Through this project, the University of Sheffield will cement its position as a national leader in power electronics and electroceramics, will be propelled to the forefront of PT research worldwide and will strengthen its interdepartmental research links. The research staff involved (PDRAs, investigators, technical staff) will have unique interdisciplinary skills which will benefit future research at Sheffield and inform their teaching.

The mutual secondments between Sheffield and Prof Andersen's leading team at DTU, Copenhagen will facilitate expert knowledge exchange and build a strong relationship between two institutions. DTU has unique relationships with a number of local industries, keen to adopt PT technologies. Sheffield's secondment will allow its researchers to interact directly with these industries, while learning from DTU's own expertise. DTU will receive first-hand experience and expertise in the novel framework and contribute to the design tools and demonstrators.

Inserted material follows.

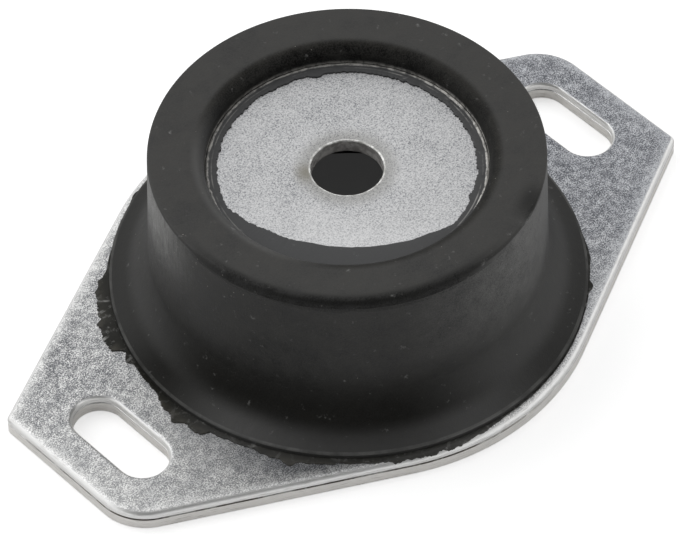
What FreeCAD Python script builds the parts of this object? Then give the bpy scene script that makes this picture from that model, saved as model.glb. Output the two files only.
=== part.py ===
# Bonded rubber-to-metal engine mount: a stamped steel base plate with two slots,
# a moulded rubber body bonded to it, and a steel top disc with the bolt hole bonded
# into the rubber's crown. Millimetres, +Z up. The origin is the middle of the plate's
# underside, and the X axis runs through the middles of the two slots.

import FreeCAD, Part
import math
import os

# Heights
overall_height = 42.5
plate_thickness = 4.6
disc_thickness = 3.2
recess_depth = 4.9          # crown of the rubber down to the face of the top disc

# Rubber body, outside
crown_radius = 41.0
wall_draft = 1.8            # degrees, wider towards the flange
crown_edge_bevel = 0.35
flange_radius = 50.4
flange_lip = 1.4            # upright edge of the flange above the plate
flange_lip_bevel = 0.4
flange_slope = 20.0         # degrees, flange rising towards the wall
wall_fillet = 11.0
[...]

Meanwhile, a visiting researcher from Denmark will be invited to the UK to provide a new perspective on our research. Both visitors will therefore have a broadened knowledge base which will improve their employability and provide benefit to their respective institutions.

The tutorial workshop held towards the end of the project will provide a showcase for the framework and offer hands-on experience in PT design to industrialists and academics. The aim of this tutorial is to break down the barriers to PT adoption thereby encouraging industrial proof-of-concept research which draws on the outcomes of this project, accelerating progression through the technology readiness levels and pushing the market forwards.

Several leading companies have already pledged their support to this exciting project and together they have committed over £95k to support the production and evaluation of industrially relevant demonstrators for their cutting edge applications. The collaboration between Ionix and Converter Technology facilitated by the project will create additional synergies, for example, the opportunity for Ionix's expertise in high temperature materials to be matched to Converter Technology's high temperature power supplies for harsh environments. Meanwhile the involvement of HMGCC demonstrates the significant positive impact this work will have in national security.